A este combinado de malas noticias económicas se le une una nueva: la inflación. Si hasta ahora estábamos lidiando con la crisis de la deuda, o el paro, o el escaso crecimiento económico que se espera para este año; la gota que colma el vaso es que la inflación se haya situado en el 3%. Esto, como es lógico, significa una pérdida adquisitiva muy importante para una clase media ya bastante castigada. Si a muchos ciudadanos ya le habían mermado o congelado sus ingresos por ley y a otros, simplemente, porque se han quedado en paro; el que su alquiler suba y todos los productos energéticos también es un varapalo considerable.

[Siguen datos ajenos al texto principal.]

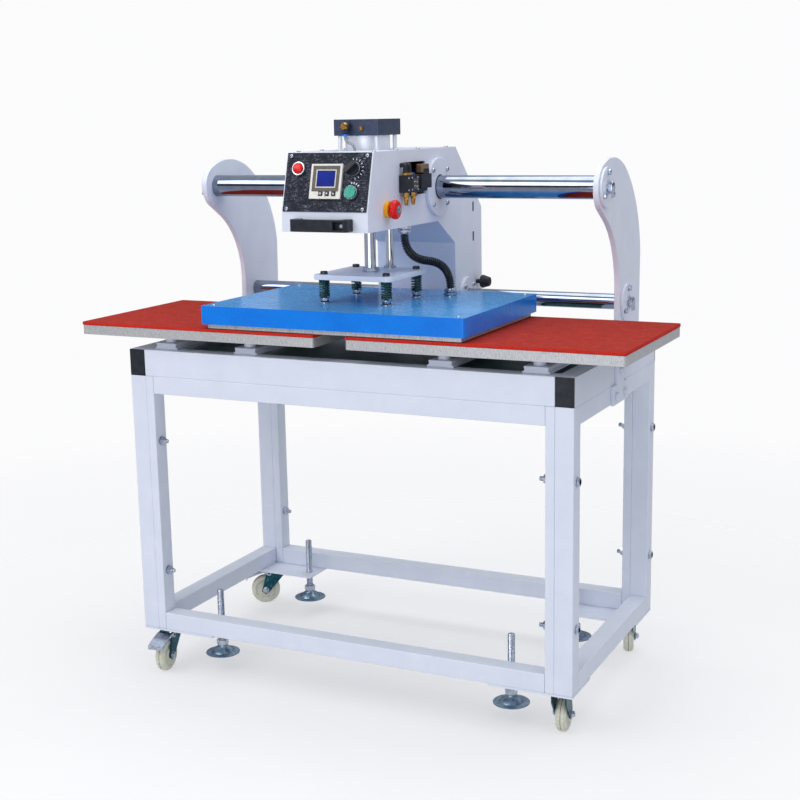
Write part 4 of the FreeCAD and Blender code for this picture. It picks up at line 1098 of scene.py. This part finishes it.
def panel_screws():
    """Four cross-head screws at the panel's corners."""
    bm = bmesh.new()
    slots = bmesh.new()
    for side, up in SQUARE:
        where = on_panel("control_panel", 88 * side, up * 55 - 0.6, 0)
        where = where @ Matrix.Translation((0, 0, PANEL_THICK * 0.5 * MM))
        turned(bm, where, [(4.3, 0), (4.3, 0.5), (3.8, 1.5), (2.6, 2.3), (0.8, 2.6)], 32)
        # painted shade: dark crosses on the domes stand for the shade in the cross recesses
        for turn in (0.6, 0.6 + math.pi / 2):
            block(slots, where @ Matrix.Rotation(turn, 4, "Z"), (4.4, 0.9, 0.6), (0, 0, 2.5))
    piece("panel_screw_heads", bm, "head", "zinc")
    piece("panel_screw_slot_shade", slots, "head", "zinc", look="shade")


def bezel_foot(node, tall):
    """The spot on the panel under the CAD ring that stands round a button."""
    button = middle(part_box(node))
    ring = min((middle(pair) for pair in islands("button_bezels")), key=lambda spot: (spot - button).length)
    return Matrix.Translation(ring - PANEL_OUT * tall / 2 * MM) @ PANEL_TURN


BUTTON_TALL = 7                      # mm, how far the rings of the buttons stand out
SELECTOR_TALL = 5
BEZELS = (("red_button", BUTTON_TALL, 11.4), ("green_button", BUTTON_TALL, 13.3),
          ("selector_knob", SELECTOR_TALL, 11.4))                 # node, height, inner radius
KNURL_TEETH = 36
KNURL_DEPTH = 0.3


def bezels():
    """Bright knurled rings round the two buttons and the selector, each on a thin black seal."""
    bm = bmesh.new()
    dark = bmesh.new()
    steps = KNURL_TEETH * 4
    for node, tall, inner in BEZELS:
        where = bezel_foot(node, tall)
        turned(dark, where, [(15.2, 0), (15.2, 1.0), (14.0, 1.2), (inner, 1.2)], 64)
        rings = []
        for reach, height, knurl in ((14.4, 1.2, 0), (14.5, 1.6, 1), (14.5, tall - 1.6, 1),
                                     (14.2, tall - 1.2, 0), (13.9, tall, 0), (inner + 0.3, tall, 0),
                                     (inner, tall - 0.5, 0), (inner, 2.0, 0)):
            ring = []
            for k in range(steps):
                bite = KNURL_DEPTH * knurl * (1 if k % 4 < 2 else -1)
                ring.append(polar(where, reach + bite, ROUND * k / steps, height))
            rings.append(ring)
        skin(bm, rings, False)
    piece("button_bezel_rings", bm, "head", "zinc", replaces=["button_bezels"])
    piece("button_bezel_seals", dark, "head", "zinc", look="rubber_black")


def panel_marks():
    """Plain dial ticks round the selector and the lower button."""
    bm = bmesh.new()
    for node, tall, first, gap, count, size in (
            ("selector_knob", SELECTOR_TALL, 100, 22, 9, (4.2, 1.2, 0.2)),
            ("green_button", BUTTON_TALL, 95, 16, 4, (4.0, 2.2, 0.2))):
        dial = bezel_foot(node, tall)
        for step in range(count):
            angle = math.radians(first - gap * step)
            block(bm, dial @ Matrix.Rotation(angle, 4, "Z"), size, (20.5, 0, 0.1))
    piece("panel_ticks", bm, "head", "black_panel", look="mark")


def selector_mark():
    """The white line on the selector's grip, which stands 45 degrees to the right at rest."""
    where = Matrix.Translation(Vector(JOINTS["selector_turn"]["pos_m"])) @ PANEL_TURN
    where = where @ Matrix.Rotation(-math.radians(45), 4, "Z")
    block_piece("selector_pointer", where, (1.4, 11, 0.4), (0, 7, 21.6), "selector_knob", "black_plastic",
                "mark", 0.1)


# ---- emergency stop, handle, valve, cylinder ----

def estop_details():
    """The disc on the emergency stop's face and its three turning marks."""
    low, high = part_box("estop_button")
    spot = middle((low, high))
    where = facing((high.x, spot.y, spot.z), X)
    bm = bmesh.new()
    turned(bm, where, [(8.4, -0.9), (8.4, 0.2), (7.8, 0.6)], 48)
    piece("estop_disc", bm, "estop_button", "red_plastic", look="teal_disc")
    bm = bmesh.new()
    for k in range(3):
        block(bm, where @ Matrix.Rotation(ROUND * k / 3, 4, "Z"), (1.1, 5.2, 0.3), (5.0, 0, 0.6))
    piece("estop_marks", bm, "estop_button", "red_plastic", look="mark")


POCKET_DEEP = 10                     # mm from the handle's front to the dark sheet painted as the shade deep in its pocket
POCKET_IN = 19.5                     # mm from the handle's right end to the middle of the pocket
POCKET_SCREW_IN = 14


def handle_screw():
    """The cap screw in the pocket near the right end of the bridge handle."""
    low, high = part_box("handle")
    floor = low.y + POCKET_DEEP * MM
    spot = Vector((high.x - POCKET_SCREW_IN * MM, floor, (low.z + high.z) / 2))
    pocket = Matrix.Translation((high.x - POCKET_IN * MM, floor, spot.z))
    # painted shade: a dark sheet deep in the pocket
    block_piece("handle_pocket_shade", pocket, (22.6, 0.6, 16.6), (0, 0, 0), "head", "black_plastic", "shade")
    bm = bmesh.new()
    turned(bm, facing(spot, -Y), [(4.4, 0.1), (4.4, 3.4), (3.9, 4.0), (3.2, 4.0, "hex"),
                                  (3.1, 1.6, "hex")], 36)
    piece("handle_screw_head", bm, "head", "zinc")


def valve_elbow(bm, pair):
    """An elbow that rises from the valve and goes in through the window."""
    spot = middle(pair)
    foot = Vector((spot.x, spot.y, pair[0].z))
    inner = Vector((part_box("head_shell")[1].x - 22 * MM, spot.y, pair[0].z + 15 * MM))
    high = Vector((spot.x, spot.y, pair[0].z + 16 * MM))
    path = route("elbow", [foot, foot.lerp(high, 0.6), high, inner.lerp(high, 0.6), inner])
    swept(bm, path, lambda distance, share: 4.9, 20)
    turned(bm, upright_in(pair), [(5.9, 0), (5.9, 3), (5.2, 3.6)], 32)


def cap_elbow(brass_work, black, blue, pair):
    """The elbow on the cylinder's cap: black body, brass end and a blue collar underneath."""
    spot = middle(pair)
    deep = size_mm(pair).y
    face = Vector((spot.x, pair[1].y, pair[1].z - 8 * MM))
    stem = facing(face, -Y)
    turned(black, stem, [(7.4, 0), (8.0, 1), (8.0, deep * 0.55), (7.2, deep * 0.6)], 36)
    turned(brass_work, stem, [(6.4, deep * 0.58), (7.8, deep * 0.64), (7.8, deep * 0.86), (6.6, deep),
                              (3.2, deep, "hex"), (3.0, deep - 3, "hex")], 36)
    root = Vector((spot.x, face.y - deep * 0.32 * MM, face.z))
    bend = Vector((spot.x, pair[0].y + 8 * MM, pair[0].z + 4 * MM))
    swept(black, [root, root.lerp(bend, 0.5), bend], lambda distance, share: 6.0, 24)
    collar = facing((bend.x, bend.y, pair[0].z + 4.4 * MM), -Z)
    turned(blue, collar, [(5.6, 0), (7.0, 0.6), (7.0, 3.4), (6.0, 4.4)], 32)


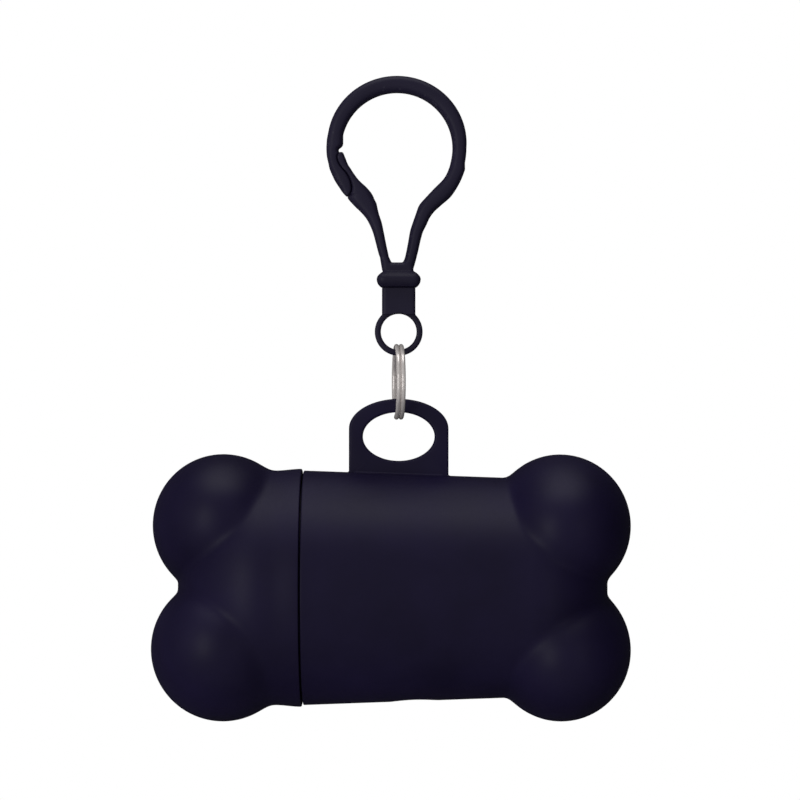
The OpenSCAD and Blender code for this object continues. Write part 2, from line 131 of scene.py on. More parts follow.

El motivo de este incremento de precios viene dado por el petróleo. Así, la inflación subyacente, o sea, la que elimina el componente energético, es de sólo el 0.6%. Una tasa, sin duda, mucho más ajustada a la realidad que estamos viviendo. En la calle, y comercialmente hablando, muy pocos se atreven a subir precios por miedo a perder ventas. Ahora bien, si se utiliza como materia prima el petróleo –como en el sector de los transportes- la cosa cambia. Por tanto, malas noticias para una economía débil que se ve amenazada por varios frentes. Mucho me temo que se está formando una tormenta perfecta de graves consecuencias.
Para que nos demos cuenta de la importancia de la inflación, observen lo que pasó en Túnez. Cuando hace años estuve, en pleno boom turístico, sus habitantes se quejaban de la corrupción policial, la falta de oportunidades para los jóvenes, etcétera; pero, en definitiva, tenían una economía saneada y con muchos inversores extranjeros. La revuelta que ahora asistimos tiene su origen –como en otros países árabes- por la subida de los precios en alimentos básicos. Si a eso se le une un joven que se inmola por culpa de la represión policial, en fin, ya tenemos combustible para una revolución social.